Quand on effectue une recherche sur Internet, on ne trouve aucune définition qui soit aussi claire que celle, par exemple, du développement durable. Oui, étonnamment, il n’existe pas vraiment de définition de l’économie circulaire. Ou alors il s’agit d’explications très longues et particulièrement complexes. La seule bonne définition qui m’ait été donnée vient finalement des élèves de la classe de mon fils, en primaire, à l’occasion d’une intervention que j’étais invité à animer. L’économie circulaire, selon ces élèves, « c’est une économie dont les acteurs sont proches et connus ». Géographiquement proches, on parle d’écologie industrielle, d’économie de proximité. Et connue, c’est-à-dire toute la question de la traçabilité. Ils ont d’ailleurs, à la suite de mon passage et aux dires de l’institutrice, initié une bourse aux jouets entre eux. Preuve, s’il en est, que les enfants peuvent, eux aussi, intervenir dans le fonctionnement du monde. Dans mon ouvrage consacré à l’économie circulaire, j’ai justement essayé d’en donner non pas une définition, mais d’apporter aux architectes un éclairage sur ce qu’elle est, ce qu’elle n’est pas et ce sur quoi ils peuvent s’appuyer dans leur démarche. À partir de cas concrets,
je présente l’économie circulaire suivant les trois piliers qui, à mon sens, la composent : écologie industrielle, recy­clage et une forme d’économie proche de l’économie sociale et solidaire.

À propos de recyclage justement, quel rôle l’acier joue-t-il dans votre production ?

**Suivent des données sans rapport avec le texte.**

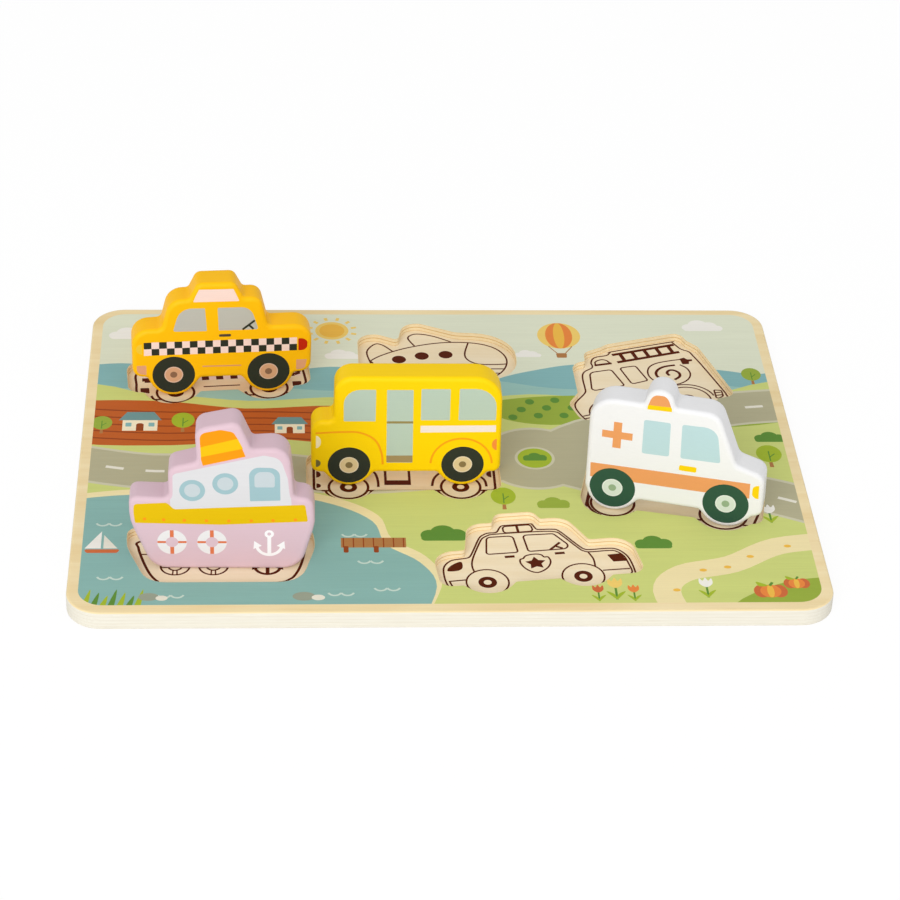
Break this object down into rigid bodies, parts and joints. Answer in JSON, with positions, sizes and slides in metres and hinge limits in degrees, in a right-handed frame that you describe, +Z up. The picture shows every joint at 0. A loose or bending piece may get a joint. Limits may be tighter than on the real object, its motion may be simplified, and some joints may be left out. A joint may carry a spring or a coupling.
{
  "type": "vehicle shape puzzle",
  "caption": "Flat wooden board with vehicle-shaped cut-outs and chunky loose vehicles that stand in them and lift out.",
  "frame": {"origin": "centre of the board's underside", "axes": "+X along the board's long side to the right, +Y to its back edge, +Z up out of the cut-outs"},
  "size_m": [0.3, 0.225, 0.0732],
  "materials": {
    "printed_plywood": "plywood with a matt printed top",
    "bare_plywood": "bare sanded plywood",
    "orange_paint": "satin paint on solid wood",
    "yellow_paint": "satin paint on solid wood",
    "lilac_paint": "satin paint on solid wood",
    "white_paint": "satin paint on solid wood"
  },
  "bodies": {
    "board": {"frame_panel": "printed_plywood", "backing_panel": "bare_plywood"},
    "taxi": {"taxi": "orange_paint"},
    "bus": {"bus": "yellow_paint"},
    "ship": {"ship": "lilac_paint"},
    "ambulance": {"ambulance": "white_paint"}
  },
  "joints": [
    {"name": "taxi_lift", "type": "slide", "parent": "board", "child": "taxi", "axis": [0, 0, 1], "range_m": [0, 0.06]},
    {"name": "bus_lift", "type": "slide", "parent": "board", "child": "bus", "axis": [0, 0, 1], "range_m": [0, 0.06]},
    {"name": "ship_lift", "type": "slide", "parent": "board", "child": "ship", "axis": [0, 0, 1], "range_m": [0, 0.06]},
    {"name": "ambulance_lift", "type": "slide", "parent": "board", "child": "ambulance", "axis": [0, 0, 1], "range_m": [0, 0.06]}
  ]
}
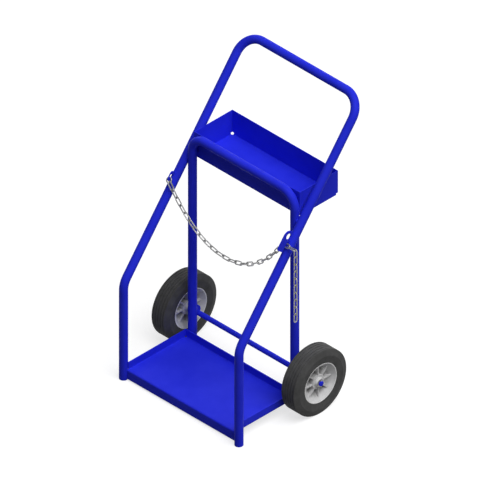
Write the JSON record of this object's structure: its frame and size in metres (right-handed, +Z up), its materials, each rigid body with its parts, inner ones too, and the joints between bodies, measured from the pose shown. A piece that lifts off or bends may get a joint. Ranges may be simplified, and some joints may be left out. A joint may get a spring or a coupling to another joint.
{
  "type": "gas cylinder cart",
  "caption": "Welded tube hand cart that leans back to a handle, with a base tray, an upper tray, wheels on a fixed axle and a retaining chain.",
  "frame": {"origin": "on the ground, under the middle of the cart's bounding box", "axes": "+Z up, +Y back towards the handle and the wheels, X along the axle; the hook plate and the chain's spare end are at +X"},
  "size_m": [0.7024, 0.6236, 1.1606],
  "materials": {
    "blue_paint": "glossy powder coat",
    "zinc_plate": "bright zinc plate",
    "tyre_rubber": "matt",
    "wheel_casting": "as cast, satin",
    "bush_plastic": "matt"
  },
  "bodies": {
    "frame": {"side_loop_tube": "blue_paint", "rear_hoop_tube": "blue_paint", "leg_foot_discs": "blue_paint", "base_tray": "blue_paint", "upper_tray": "blue_paint", "axle_bar": "blue_paint", "left_axle_bracket": "blue_paint", "right_axle_bracket": "blue_paint", "left_axle_spacer": "blue_paint", "right_axle_spacer": "blue_paint", "left_chain_tab": "blue_paint", "right_chain_hook": "blue_paint", "chain_ring": "zinc_plate", "hooked_chain_link": "zinc_plate", "side_chain_link": "zinc_plate", "left_inner_washer": "zinc_plate", "left_outer_washer": "zinc_plate", "right_inner_washer": "zinc_plate", "right_outer_washer": "zinc_plate", "left_split_pin": "zinc_plate", "right_split_pin": "zinc_plate"},
    "left_wheel": {"left_tyre": "tyre_rubber", "left_wheel_hub": "wheel_casting", "left_inner_bush": "bush_plastic", "left_outer_bush": "bush_plastic"},
    "right_wheel": {"right_tyre": "tyre_rubber", "right_wheel_hub": "wheel_casting", "right_inner_bush": "bush_plastic", "right_outer_bush": "bush_plastic"},
    "swag": {"chain_swag": "zinc_plate"},
    "tail_top": {"tail_top_link": "zinc_plate"},
    "tail": {"chain_tail": "zinc_plate"}
  },
  "joints": [
    {"name": "left_wheel_spin", "type": "hinge", "parent": "frame", "child": "left_wheel", "pos_m": [-0.3122, 0.02945, 0.127], "axis": [1, 0, 0], "continuous": true},
    {"name": "right_wheel_spin", "type": "hinge", "parent": "frame", "child": "right_wheel", "pos_m": [0.3122, 0.02945, 0.127], "axis": [1, 0, 0], "continuous": true},
    {"name": "swag_swing", "type": "hinge", "parent": "frame", "child": "swag", "pos_m": [-0.27068, -0.08185, 0.7096], "axis": [0.9998, 0.0165, 0.0088], "range_deg": [-25, 6]},
    {"name": "tail_sideways", "type": "hinge", "parent": "frame", "child": "tail_top", "pos_m": [0.3243, -0.0705, 0.71596], "axis": [0, 1, 0], "range_deg": [-60, 10]},
    {"name": "tail_fore_aft", "type": "hinge", "parent": "tail_top", "child": "tail", "pos_m": [0.3243, -0.0705, 0.68636], "axis": [1, 0, 0], "range_deg": [-60, 60]}
  ]
}
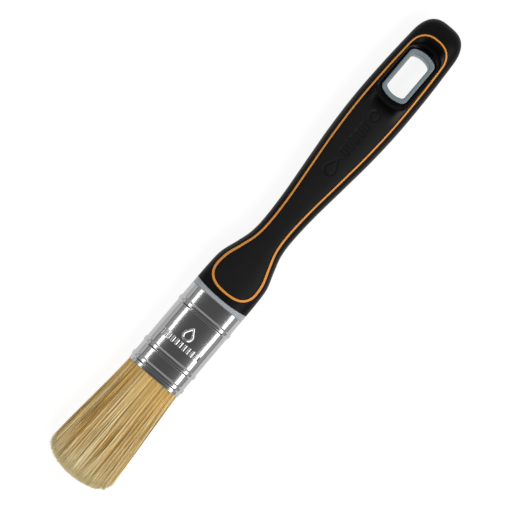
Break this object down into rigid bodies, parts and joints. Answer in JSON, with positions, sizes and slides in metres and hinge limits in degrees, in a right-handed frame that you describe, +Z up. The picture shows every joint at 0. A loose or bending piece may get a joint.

Il n’est pas question pour moi de critiquer ou de faire l’éloge de tel ou tel matériau. Mais il est vrai que l’acier joue un rôle très important dans mon travail. Évidemment, il y a d’abord l’aspect recyclage, mais ça, tout le monde connaît. C’est même l’image de marque de l’acier. Mais selon moi, sa qualité la plus intéressante concerne l’assemblage. C’est, en effet, un des rares matériaux, avec le bois, qui permet des assemblages. Construire en acier, c’est assembler des éléments afin de constituer une structure : on peut faire et défaire. Si l’on postule aujourd’hui que ce monde doit cesser de piller les ressources primaires pour se développer, que les villes doivent être, en quelque sorte, leurs propres mines, alors l’acier constitue un vrai capital, valable pour les générations suivantes. C’est le fameux exemple du Crystal Palace à Londres, démonté puis remonté. Il faut insister sur ce point, il est fondamental. D’ailleurs, aujourd’hui, je ne propose pratiquement plus que des ouvrages en bois et en acier.

Vous êtes le président du concours Acier 2023 organisé par ConstruirAcier. Vous avez même tenu à définir le sujet…

Oui, j’ai accepté avec plaisir de présider le prochain concours avec un sujet qui me tient effectivement à cœur. Les étudiants devront concevoir un modèle ou un programme architectural capable de relever les grands défis urbains posés par les mutations du monde et ses villes. Et ce projet devra s’appuyer sur deux approches souvent opposées au cœur des enjeux architecturaux contemporains : le high-tech (la smart-city) et le low-tech (la ville
alternative). C’est une problématique particulièrement importante, et je suis curieux de savoir ce que la jeunesse a dans la tête. J’ai déjà pu l’expérimenter à l’occasion d’un atelier avec des étudiants de l’océan Indien et je dois dire qu’ils ont été vraiment interpellés, car c’est, pour eux, une question simplement vitale. Il me semble qu’ils ont trouvé,
là, un vrai sens à leur engagement en architecture, et qui n’est pas le rôle d’arbitre des élégances ou d’affairiste. Il ne s’agit absolument pas d’un effet de mode. Ils sont bien inscrits dans leur époque, et je dois dire que ça me touche intimement. Parce que mon métier, c’est d’enseigner, c’est-à-dire de provoquer des réflexions, d’inciter les étudiants à se déterminer personnellement par rapport à ces questions majeures. C’est tout l’avenir du monde qui se joue. Car ce n’est pas moi qui subirai les conséquences et les affres du changement climatique à l’échelle mondiale, mais mon fils. C’est une vraie responsabilité, un rendez-vous historique que nous ne pouvons plus nous permettre de manquer.